Some common examples of cyclic thermal stresses left out ( or underestimated) of these designer's ( admittedly well intentioned) models:

a) The HP downcomer to evaporator differential described before, monitored and measured during the first 10 minutes after CTG firing on a cold startup ( also- the most recent feeder failure occurred in Florida a fews years ago)

b) HP superheater and Reheater tube to tube temperature differentials in excess of 300F, related to inadequate spray header mixing length and/or lower header flooding following CTG purge ( very hot restart) with inadequate drain sizing

c)failures of tube to header welds when a set thru or partial penetration weld is used and with more than 1 row of tubes per header


d)LP preheater or economizer tube to tube temperature differentials during startups ( following zull demand for feedwater if LP drum swells, subsequently followed by slug feding of feedwater) in cases where the LP feedwater flow control valve is at the inlet and no recirc pump provided. Steaming of the economizer, 2 phase flow unbalance and flow mal distribution resulting in repeated, high tube to tube temperature differntials.

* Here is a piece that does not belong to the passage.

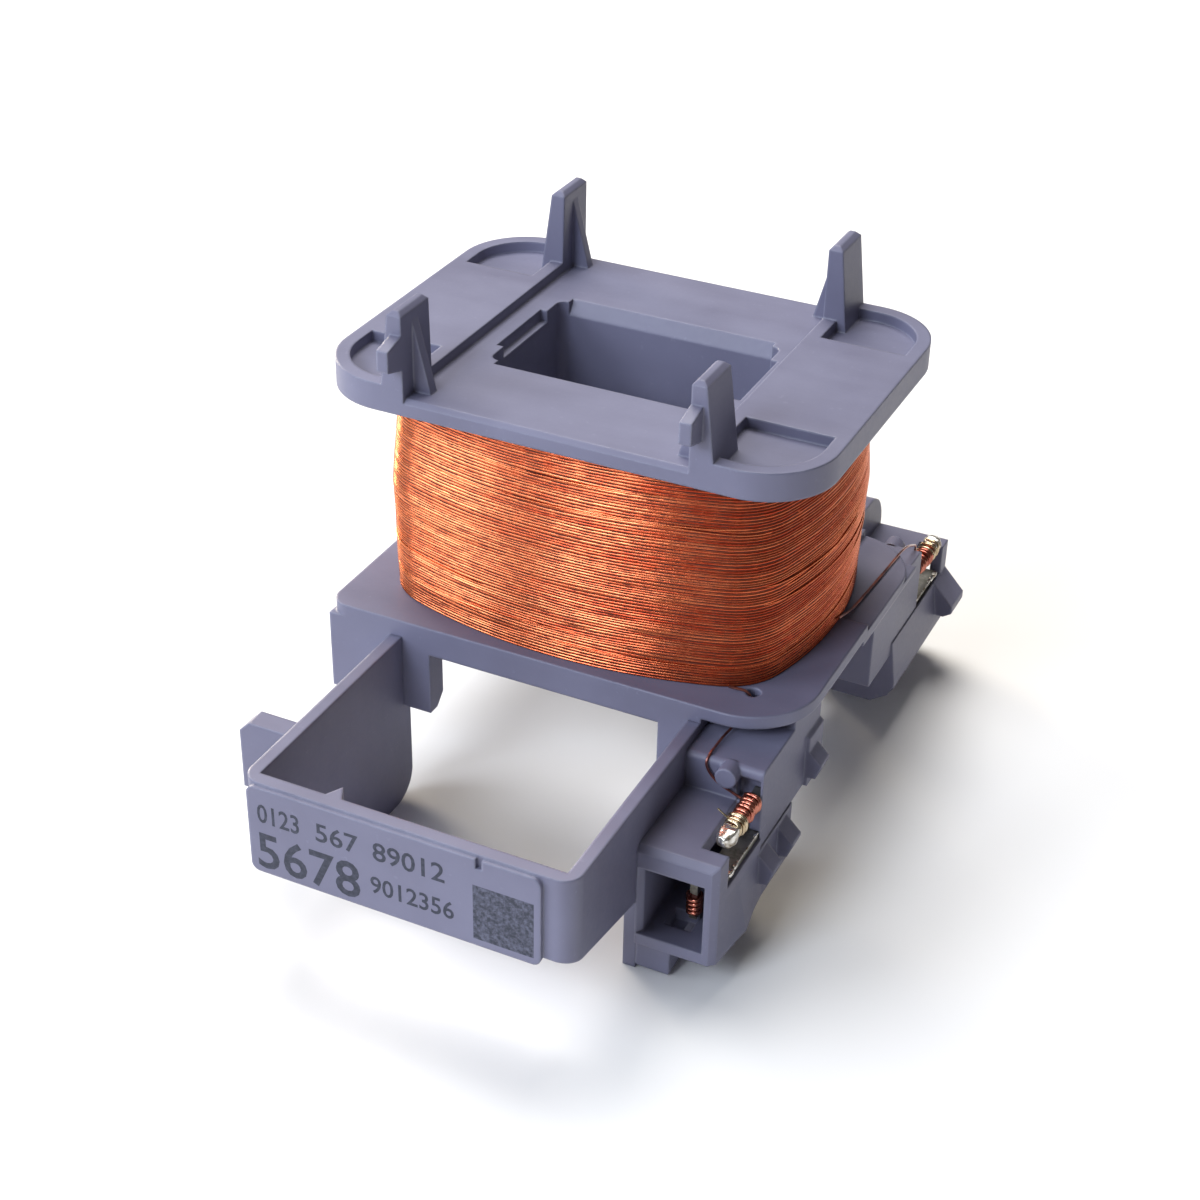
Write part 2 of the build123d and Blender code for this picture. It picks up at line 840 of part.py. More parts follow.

IN a sense, the standard method of designing a HRSG from behind a desk represents a sort of circular logic- if one assumes certain operating scenarios and designs for those assumptions, one can justify the design in a conversation, but that is no guarantee that it will work in practice. The design operating assumptions need to be confirmed and compared to in-situ field measurements of prior operating similar boilers to confirm all assumptins are valid- in particular , the standard simulatin programs do not predict any of the above issues, yet they occur just as sure as the sun comes up each morning.